- _DATASET ENTRIES_
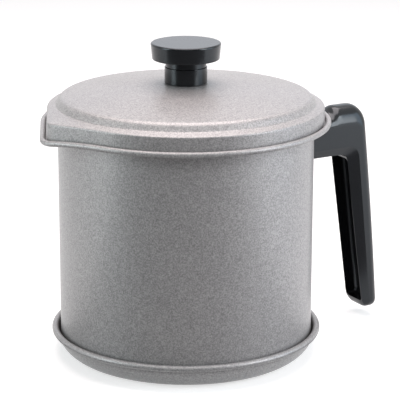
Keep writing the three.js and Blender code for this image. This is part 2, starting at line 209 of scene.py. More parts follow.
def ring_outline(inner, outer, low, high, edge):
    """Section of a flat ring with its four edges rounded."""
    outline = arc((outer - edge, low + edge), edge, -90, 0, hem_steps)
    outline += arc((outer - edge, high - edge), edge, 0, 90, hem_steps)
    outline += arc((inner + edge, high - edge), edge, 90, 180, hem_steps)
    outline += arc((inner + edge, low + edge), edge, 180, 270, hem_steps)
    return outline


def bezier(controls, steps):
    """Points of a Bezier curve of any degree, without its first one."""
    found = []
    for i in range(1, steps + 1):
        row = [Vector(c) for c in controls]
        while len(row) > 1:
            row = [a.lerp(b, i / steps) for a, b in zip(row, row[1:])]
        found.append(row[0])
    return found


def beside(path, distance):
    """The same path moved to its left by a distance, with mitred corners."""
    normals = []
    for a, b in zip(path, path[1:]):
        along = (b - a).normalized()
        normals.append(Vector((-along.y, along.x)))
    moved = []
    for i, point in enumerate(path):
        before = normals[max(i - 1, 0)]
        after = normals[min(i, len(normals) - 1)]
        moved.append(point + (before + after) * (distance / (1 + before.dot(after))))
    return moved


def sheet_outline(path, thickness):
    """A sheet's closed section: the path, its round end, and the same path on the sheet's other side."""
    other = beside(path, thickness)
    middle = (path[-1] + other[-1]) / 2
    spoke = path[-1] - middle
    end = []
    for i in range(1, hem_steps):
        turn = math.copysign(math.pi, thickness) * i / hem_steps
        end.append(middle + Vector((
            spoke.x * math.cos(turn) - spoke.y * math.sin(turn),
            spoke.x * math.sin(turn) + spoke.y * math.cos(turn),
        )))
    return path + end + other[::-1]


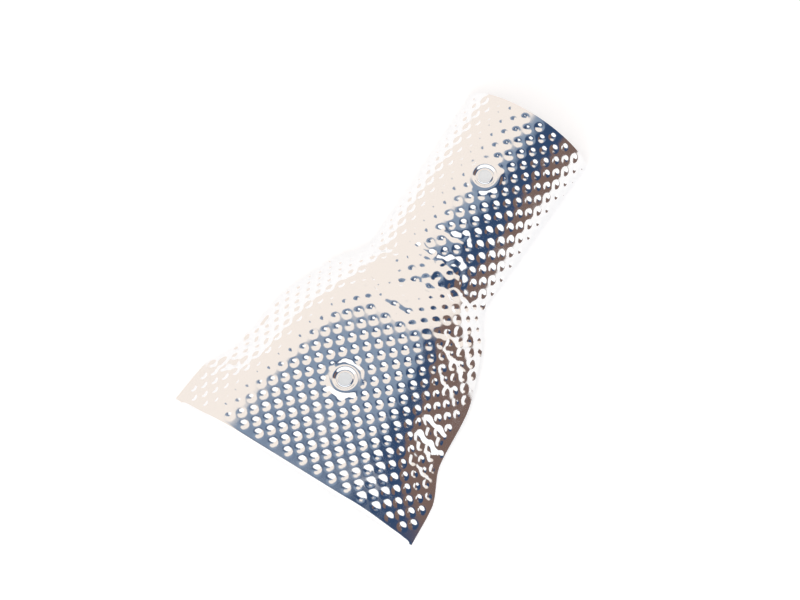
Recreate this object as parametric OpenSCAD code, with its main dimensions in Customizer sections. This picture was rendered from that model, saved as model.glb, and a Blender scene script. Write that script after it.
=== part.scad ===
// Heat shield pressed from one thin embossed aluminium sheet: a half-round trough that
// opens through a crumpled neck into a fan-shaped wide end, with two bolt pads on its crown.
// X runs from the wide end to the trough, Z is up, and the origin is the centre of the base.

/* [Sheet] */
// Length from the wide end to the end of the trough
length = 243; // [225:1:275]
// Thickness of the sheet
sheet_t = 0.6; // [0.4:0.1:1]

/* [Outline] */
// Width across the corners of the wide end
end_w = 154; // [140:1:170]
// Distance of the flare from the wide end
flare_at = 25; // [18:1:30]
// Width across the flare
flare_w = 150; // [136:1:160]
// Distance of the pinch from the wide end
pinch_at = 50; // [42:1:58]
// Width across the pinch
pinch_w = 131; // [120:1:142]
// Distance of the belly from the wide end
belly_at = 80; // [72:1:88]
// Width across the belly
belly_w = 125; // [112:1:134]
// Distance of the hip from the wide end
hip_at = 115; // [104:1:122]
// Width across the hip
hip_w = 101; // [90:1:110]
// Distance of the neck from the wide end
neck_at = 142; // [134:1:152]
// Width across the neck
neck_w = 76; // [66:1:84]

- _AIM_
From the data above, extract every line in its exact form.

- _RESULT BELOW_
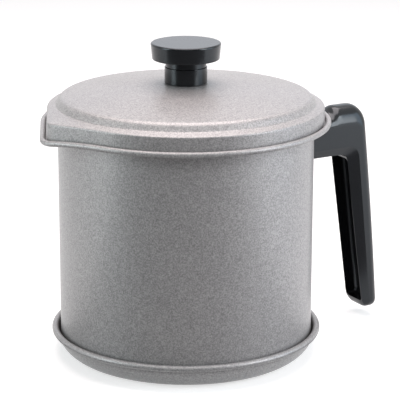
Keep writing the three.js and Blender code for this image. This is part 2, starting at line 209 of scene.py. More parts follow.
def ring_outline(inner, outer, low, high, edge):
    """Section of a flat ring with its four edges rounded."""
    outline = arc((outer - edge, low + edge), edge, -90, 0, hem_steps)
    outline += arc((outer - edge, high - edge), edge, 0, 90, hem_steps)
    outline += arc((inner + edge, high - edge), edge, 90, 180, hem_steps)
    outline += arc((inner + edge, low + edge), edge, 180, 270, hem_steps)
    return outline


def bezier(controls, steps):
    """Points of a Bezier curve of any degree, without its first one."""
    found = []
    for i in range(1, steps + 1):
        row = [Vector(c) for c in controls]
        while len(row) > 1:
            row = [a.lerp(b, i / steps) for a, b in zip(row, row[1:])]
        found.append(row[0])
    return found


def beside(path, distance):
    """The same path moved to its left by a distance, with mitred corners."""
    normals = []
    for a, b in zip(path, path[1:]):
        along = (b - a).normalized()
        normals.append(Vector((-along.y, along.x)))
    moved = []
    for i, point in enumerate(path):
        before = normals[max(i - 1, 0)]
        after = normals[min(i, len(normals) - 1)]
        moved.append(point + (before + after) * (distance / (1 + before.dot(after))))
    return moved


def sheet_outline(path, thickness):
    """A sheet's closed section: the path, its round end, and the same path on the sheet's other side."""
    other = beside(path, thickness)
    middle = (path[-1] + other[-1]) / 2
    spoke = path[-1] - middle
    end = []
    for i in range(1, hem_steps):
        turn = math.copysign(math.pi, thickness) * i / hem_steps
        end.append(middle + Vector((
            spoke.x * math.cos(turn) - spoke.y * math.sin(turn),
            spoke.x * math.sin(turn) + spoke.y * math.cos(turn),
        )))
    return path + end + other[::-1]


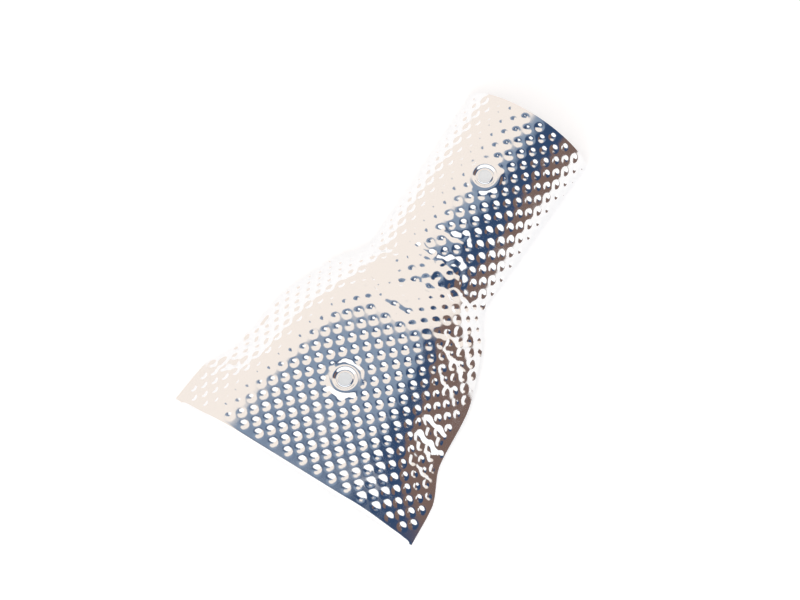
Recreate this object as parametric OpenSCAD code, with its main dimensions in Customizer sections. This picture was rendered from that model, saved as model.glb, and a Blender scene script. Write that script after it.
=== part.scad ===
// Heat shield pressed from one thin embossed aluminium sheet: a half-round trough that
// opens through a crumpled neck into a fan-shaped wide end, with two bolt pads on its crown.
// X runs from the wide end to the trough, Z is up, and the origin is the centre of the base.

/* [Sheet] */
// Length from the wide end to the end of the trough
length = 243; // [225:1:275]
// Thickness of the sheet
sheet_t = 0.6; // [0.4:0.1:1]

/* [Outline] */
// Width across the corners of the wide end
end_w = 154; // [140:1:170]
// Distance of the flare from the wide end
flare_at = 25; // [18:1:30]
// Width across the flare
flare_w = 150; // [136:1:160]
// Distance of the pinch from the wide end
pinch_at = 50; // [42:1:58]
// Width across the pinch
pinch_w = 131; // [120:1:142]
// Distance of the belly from the wide end
belly_at = 80; // [72:1:88]
// Width across the belly
belly_w = 125; // [112:1:134]
// Distance of the hip from the wide end
hip_at = 115; // [104:1:122]
// Width across the hip
hip_w = 101; // [90:1:110]
// Distance of the neck from the wide end
neck_at = 142; // [134:1:152]
// Width across the neck
neck_w = 76; // [66:1:84]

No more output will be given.